In some ways, it is almost a positive surprise that the military does not appear to have been discriminating along ethnic and religious lines quite like we believed it was. And an even more positive surprise to come from this is that the Burmese majority in the country has been quick to empathize with groups like the Rohingya now that they themselves have experienced the true nature of the Tatmadaw. This was something that should have happened anyway, but it was not necessarily going to happen in response to the events of the past two months. There has been an outpouring of belated, but nonetheless welcome, sympathy and remorseful outreach by ordinary Burmese on social media, apologizing to the Rohingya for not believing them when they were being attacked by the Tatmadaw.
So now a new consciousness is emerging among the people of Myanmar: The real threat to Myanmar is not Muslims, not some crazy international Islamist conspiracy, not even superpowers like China or the US — the real and most immediate threat is the people who are actually killing them in the streets, men, women and even children alike. The real threat is the very same people who have beaten the people of Myanmar into submission for decades in the name of national security. The threat is, and has been all along, the Tatmadaw.
In this recognition lies a new and bright hope for the future. For decades, the Tatmadaw propagandized the people of Myanmar to believe they are under constant threat from external and internal enemies. That threat was supposed to be what united them and held the disparate ethnic and religious groups in this diverse country together. Well, it turns out that all the ordinary people of Myanmar did indeed share a common enemy, which bound them together as a collective of shared interests; except that common enemy was the Tatmadaw.

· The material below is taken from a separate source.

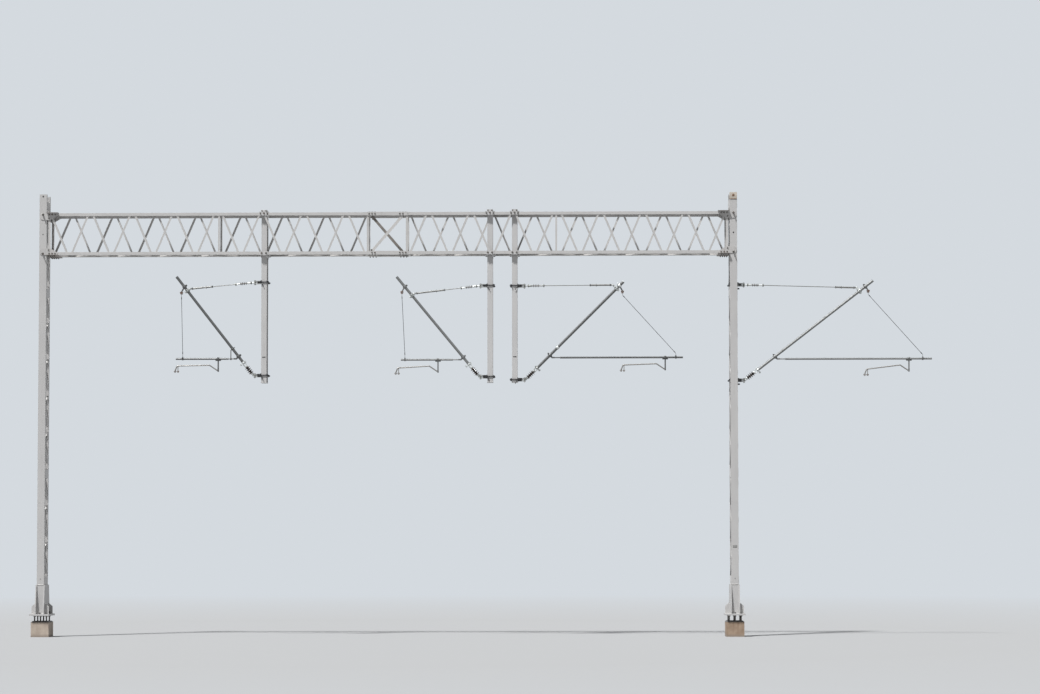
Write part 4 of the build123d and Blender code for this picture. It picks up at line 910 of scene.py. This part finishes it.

The Burmese majority has been quick to empathize with groups like the Rohingya now that they have experienced the true nature of the Tatmadaw.

Dr. Azeem Ibrahim

Now that the Burmese majority is finally realizing how much their interests and destiny are shared with all the ethnic groups the Tatmadaw has been waging war against since the day the country first became independent, the people of Myanmar will finally find the glue that holds them together as a people. That is a yearning for freedom and security from the arbitrary violence of the Tatmadaw, for democratic self-determination, and for a politics that binds them as a community, rather than divides them for the benefit of a small military elite.
Two months ago, when the coup was executed, none of us dared hope that something so positive could come from it. But real democracy has only ever been forged from the struggle of the ordinary people against overbearing autocrats. And, for the time being at least, the ongoing fires of repression lit by the Tatmadaw appear to be forging the very democratic spirit that the people of Myanmar will need to overthrow the military leaders.